■ What to produce
Each line containing the word "part" must be collected.

....

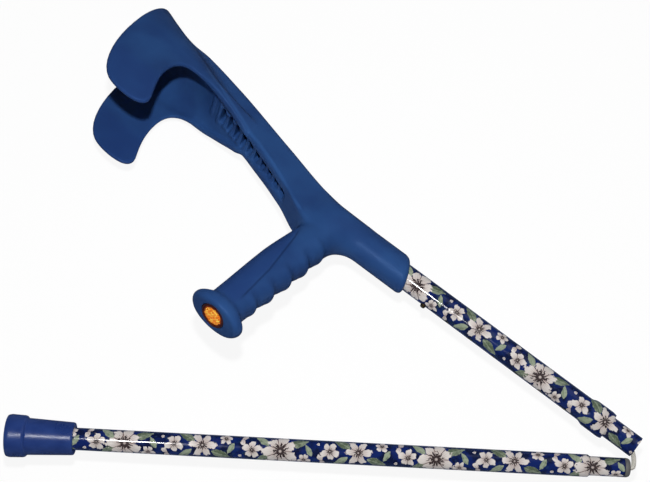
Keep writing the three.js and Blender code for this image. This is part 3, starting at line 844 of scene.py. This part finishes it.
def interpolate(field, low, h, p):
    """Values of a grid at points, mixed from the eight nearest."""
    q = (p - low) / h
    i = np.clip(np.floor(q).astype(int), 0, np.array(field.shape) - 2)
    f = np.clip(q - i, 0, 1)
    total = np.zeros(len(p))
    for corner in itertools.product((0, 1), repeat=3):
        share = np.prod(np.where(corner, f, 1 - f), axis=1)
        total += share * field[tuple((i + corner).T)]
    return total


def handle_field():
    """The distance on a grid on both sides of the middle plane, with the grid's low corner."""
    u = np.arange(-100, 256, VOXEL)
    v = np.arange(-88, 168, VOXEL)
    w = np.arange(0, 49.5, VOXEL)
    field = np.empty((len(u), len(v), len(w)), np.float32)
    for start in range(0, len(u), 40):
        part = slice(start, start + 40)
        distance = handle_distance(u[part, None, None], v[None, :, None], w[None, None, :])
        field[part] = np.clip(distance, -4 * VOXEL, 4 * VOXEL)
    return np.concatenate([field[:, :, :0:-1], field], axis=2), np.array([u[0], v[0], -w[-1]])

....

■ Output for this exercise
Keep writing the three.js and Blender code for this image. This is part 3, starting at line 844 of scene.py. This part finishes it.
        part = slice(start, start + 40)
        distance = handle_distance(u[part, None, None], v[None, :, None], w[None, None, :])
        field[part] = np.clip(distance, -4 * VOXEL, 4 * VOXEL)